For those wanting to know how to make a turkey burger or a high colonic at a luxury spa sound like Shakespeare — or at least like something out of feckless fabulist James Frey’s fiction factory — see Groupon’s editor-in-chief Aaron With.

“We turn away business left and right, and we want our copy to follow that curation,” With told attendees of the American Magazine Conference this week in New York. “We try to avoid marketing cliches. If you use content from an ad, the consumer will smell it as an ad. So we try to inject a little bit of poetry to describe the bowling alley.”

That sometimes fanciful, sometimes frat-boy prose is a major factor in closing the daily deal, it turns out.

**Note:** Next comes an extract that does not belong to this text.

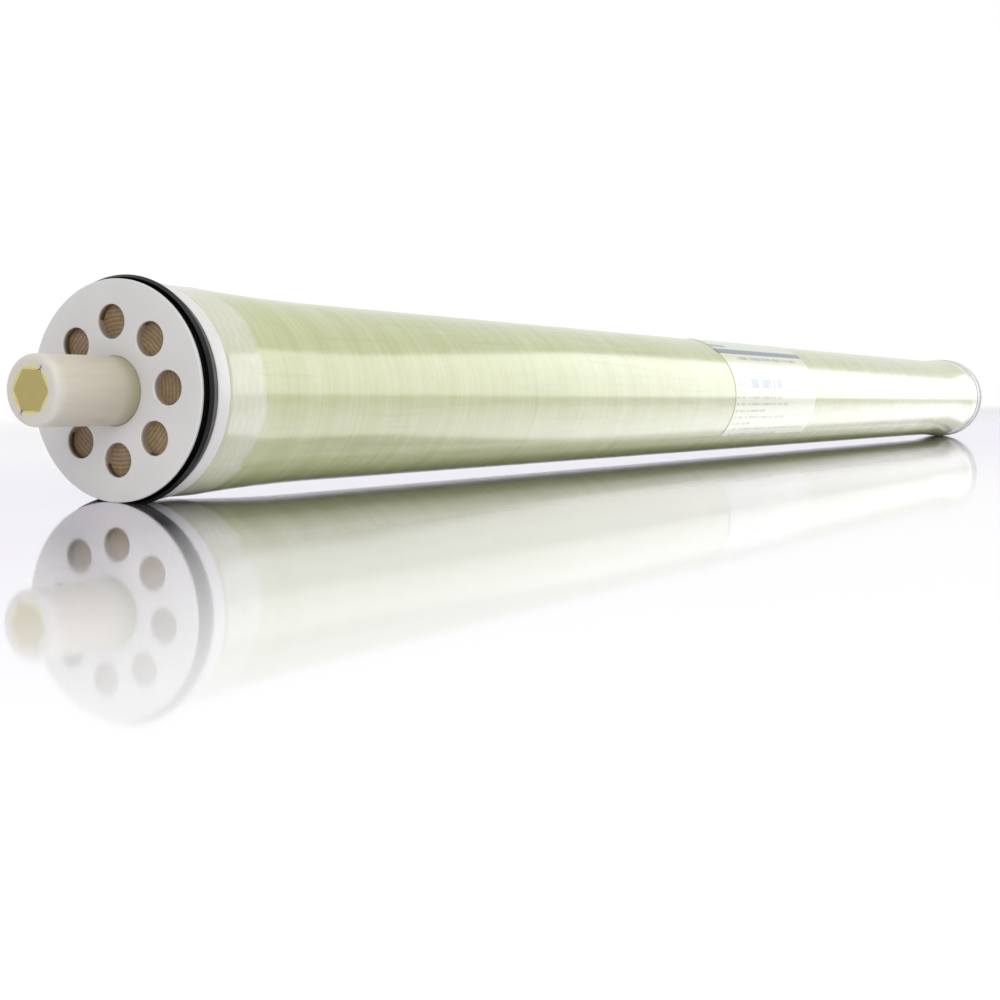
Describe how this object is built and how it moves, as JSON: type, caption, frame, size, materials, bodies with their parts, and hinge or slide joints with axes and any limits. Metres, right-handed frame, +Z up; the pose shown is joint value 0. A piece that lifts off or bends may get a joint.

Take Groupon’s recent pitch for a high-end burger joint in Times Square offering 57% off a meal for two that came off as a cross between an Adam Platt restaurant review in New York magazine and Jimmy Kimmel’s prosaic monologue: “Patrons can dive into aqueous Eastern flavors with the Asian tuna club, which nestles a yellowfin tuna steak seared to a succulent rare beneath avocado, pickled ginger, and wasabi mayonnaise, or crunch into the crusty baguette of the pepper-steak sandwich, which shrouds grilled sirloin in extra heat by adding horseradish mayonnaise and telling embarrassing stories from its preteen years.”

Humor, as With sees it, “makes daily life a little more surprising for people.” It also has its risks. “If you be creative, you’re going to risk offending,” he shrugs. “It’s about mitigating those risks.”

Consider a Groupon promotion for a teeth-whitening product that alluded to consumers being “punched in the mouth by God,” which, improbably, managed to offend some of the more pious among us. (Groupon got around the problem by simply changing “God” to the much-less-worshiped-nowadays “Zeus.”)

“We try to maintain this sharp, aggressive humor, but appeal to a wider audience,” says With. “It’s a weird game to be playing with this big an audience, but it keeps it interesting.”